Forcé de piocher en France
La France aime se dire qu’elle est un pays de gardiens. Soit. Sauf que d’une, l’expression est compliquée à définir, et qu’elle ne mène pas bien loin. Et que de deux, en admettant qu’il faille comprendre que le pays au drapeau bleu blanc rouge a produit d’immenses gardiens tout au long de son histoire, ce postulat est largement discutable. Dans le fond, peu importe. Ce qui compte, c’est d’avoir un ou deux gardiens solides sous la main en toute circonstance. Et ces dernières années, les Bleus étaient bien lotis, entre un Lloris indiscutable, parfait en capitaine irréprochable et rassurant, et un Mandanda trop bon pour être qualifié de simple roue de secours. Sauf que pour composer la liste des gaillards qui allaient affronter le Luxembourg, puis l’Espagne, le sélectionneur n’avait plus grand-chose sous la main en ce qui concerne les portiers. Deschamps a décidé de piocher en Ligue 1, où les deux meilleurs gardiens potentiellement sélectionnables se nomment Stéphane Ruffier et Anthony Lopes. Sauf que le premier ne veut plus entendre parler des Bleus tant qu’on ne lui offrira pas une plus belle écharpe que celle de deuxième dauphine, et que le deuxième a choisi de jouer pour le Portugal depuis son plus jeune âge. Et en dehors de France, il n’existe aucune autre solution puisqu’en 2017, aucun gardien français n’a réussi à s’exporter avec succès dans un grand championnat à part Lloris. Contraint et forcé, Deschamps doit donc se résoudre à offrir les places de numéro 2 et de numéro 3 à des gardiens qui nous donnent envie de prier très fort pour que Lloris ne se blesse pas.

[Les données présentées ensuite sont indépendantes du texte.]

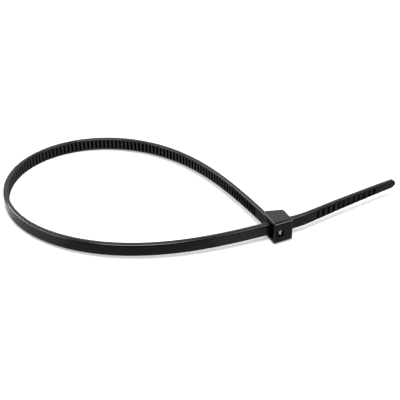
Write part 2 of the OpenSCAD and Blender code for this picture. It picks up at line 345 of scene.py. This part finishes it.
def lean_matrix():
    """How the tie leans on its head and the loop's far side, and where that puts it in the frame."""
    samples = centre(np.arange(0, LOOP_LEN, TOOTH_PITCH))
    prop = head_point(0, SHOULDER_N)
    towards = samples.mean(0) - prop
    turn = math.atan2(towards[1], towards[0])
    reach = ((samples - prop) @ (towards / np.linalg.norm(towards))).max() + STRAP_T / 2
    lean = math.atan((HEAD_H - STRAP_W) / 2 / reach)
    tip = Matrix.Rotation(turn, 4, "Z") @ Matrix.Rotation(lean, 4, "Y") @ Matrix.Rotation(-turn, 4, "Z")
    s = np.linspace(0, STRAP_LEN, PATH_STEPS + 1)
    edge = np.concatenate([strap_point(s, side * half_t(s)) for side in (-1, 1)])
    spots = [tip @ Vector((x, y, z * STRAP_W / 2)) for x, y in edge for z in (-1, 1)]
    low = [min(p[i] for p in spots) for i in range(2)]
    high = [max(p[i] for p in spots) for i in range(2)]
    foot = tip @ Vector((*prop, -HEAD_H / 2))
    shift = Vector((-(low[0] + high[0]) / 2, -(low[1] + high[1]) / 2, -foot.z))
    return Matrix.Scale(MM, 4) @ Matrix.Translation(shift) @ tip


def groove_stops():
    """Stations of the serrations: distance along the strap and depth of the serrated face."""
    r = GROOVE_ROUND
    end = TOOTH_RAMP + TOOTH_FLOOR
    profile = [(-r, 0), (r, r), (TOOTH_RAMP - r / 2, TOOTH_DEPTH - r / 2), (TOOTH_RAMP + r, TOOTH_DEPTH),
               (end - r, TOOTH_DEPTH), (end, TOOTH_DEPTH - r), (end + r / 2, r), (end + 2 * r, 0)]
    starts = np.arange(NECK_LEN, LOOP_LEN + SLOT_RUN + TOOTH_PAST, TOOTH_PITCH)
    return [(start + at, depth) for start in starts for at, depth in profile]


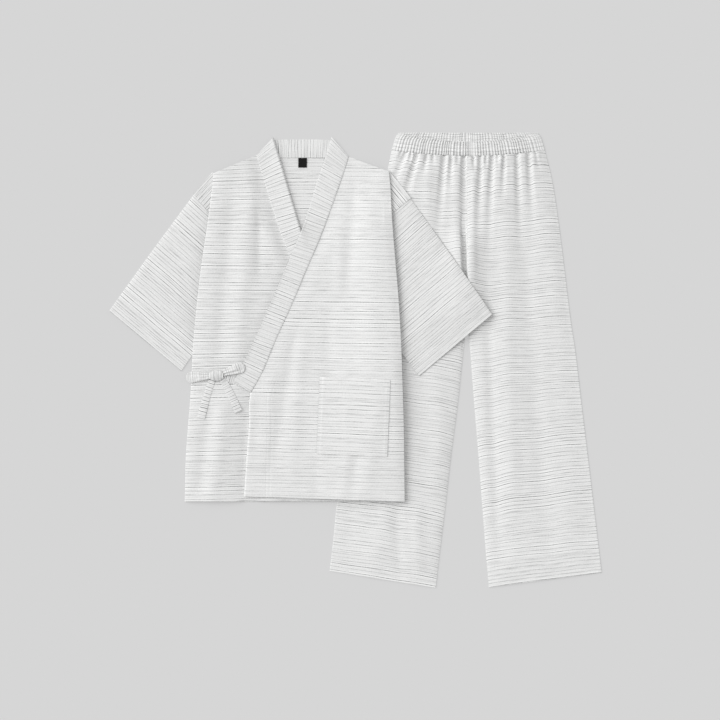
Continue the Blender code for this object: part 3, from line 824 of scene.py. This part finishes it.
for seed, side, sleeve, shoulder, tilt, fan, tightness in (
    (6, "right", SLEEVE_RIGHT, SHOULDER_RIGHT, 48, -0.17, 0.9984),
    (7, "left", SLEEVE_LEFT, SHOULDER_LEFT, -50, 0.03, 1.0),
):
    name, columns = "sleeve_" + side, (even(42), 6, even(30))
    fold_over(name, sleeve, sleeve_rows, columns, sleeve_hollow, seed, fan=fan, tightness=tightness)
    name, plan = "shoulder_" + side, between(shoulder, even(20), even(14))
    lay(name, plan, woven_lines(name, plan, seed + 10, tilt, 1.2), wall=0.5)

# %% [markdown]
# ## Jacket: fronts and collar
#
# The right front goes down first, with its length of the collar band, and the left front laps
# over both. The collar is a double band, sewn along the slanting edge of each front. Its woven
# lines run across it, so it is laid out as a strip of its own. Below the collar each front has a
# panel, joined on by a seam between two shallow grooves.

# %% Tables of the fronts and the collar
FRONT_RIGHT = table(
    EDGES, (-298, 392, -207, 430), (-300, 362, -193, 384), (-305, 325, -178, 333),
    (-312, 273, -159, 273), (-323, 199, -128, 201), (-333, 113, -88, 115), (-341, 21, -42, 21),
    (-346, -74, -4, -67), (-351, -137, 0, -137), (-356, -210, 4, -210), (-358, -297, 9, -296),
)
FRONT_LEFT = table(
    EDGES, (70, 395, -15, 427), (73, 365, -26, 390), (75, 325, -44, 338), (78, 275, -68, 272),
    (84, 201, -99, 200), (91, 115, -135, 114), (96, 21, -178, 20), (99, -72, -219, -68),
    (101, -137, -223, -137), (102, -210, -228.5, -210), (103, -296, -233.5, -286),
)
COLLAR_RIGHT = table(
    EDGES, (-208, 430, -172, 467), (-192, 378, -152, 400), (-170, 306, -129, 322),
    (-143, 231, -106, 252), (-100, 138, -61, 157), (-54, 46, -17, 64), (-4, -67, 33, -48),
)
COLLAR_LEFT = table(
    EDGES, (-15, 427, -50, 468), (-26, 390, -66, 416), (-42, 345, -82, 369), (-70, 268, -109, 283),
    (-102, 192, -140.5, 207), (-134, 116, -172.5, 133), (-166, 46, -203.5, 61),
    (-194, -22, -233, -2), (-220, -68, -255, -45),
)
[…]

Les bons gardiens de Ligue 1
Être sévère avec Alphonse Areola est beaucoup trop facile. Facile, et même contre-productif. Mais personne n’est rassuré à l’idée de l’imaginer titulaire en Bleu lors d’un match décisif si jamais Lloris était indisponible. Et sur le papier, Areola n’est que remplaçant de Kevin Trapp. Pas un CV en or, en somme. Quant à Costil, son cas est différent. En effet, on attend moins de lui, car l’étiquette « petit-prodige-futur-numéro-1-des-Bleus » n’est pas agrafée dans son dos depuis ses quinze ans, un fardeau qu’Areola est encore en train de porter. Costil est plutôt rattaché à une autre catégorie, celle que l’on appelle communément « les bons gardiens de Ligue 1 » . Une appellation pas péjorative du tout, et même plutôt flatteuse, tant notre championnat est réputé pour la qualité de ses portiers. Mais de là à l’imaginer garder les cages des Bleus lors d’un match de barrage qualificatif pour le Mondial 2018 par exemple, il y a un monde. Et l’autre problème, c’est que si Deschamps voulait tester d’autres goals, il n’aurait le choix qu’entre des joueurs de ce profil. Des « bons gardiens de Ligue 1 » . Soit trop jeunes pour être de sérieux prétendants – Alban Lafont en tête, qui aura très certainement sa chance bientôt, voire Didillon –, soit solides, mais sans plus, et relativement interchangeables – Reynet, Cardinale et consorts. Les portes de sortie sont donc claires. Ou bien attendre un retour en grâce de Mandanda, ou bien espérer qu’Areola progresse assez pour devenir un numéro 2 efficace, puis un titulaire indiscutable dans quelques années quand Lloris passera le témoin. Ou alors, réaliser le rêve d’un grand enfant qui en rêve depuis bien trop longtemps : passer un coup de fil à Geoffrey Jourdren.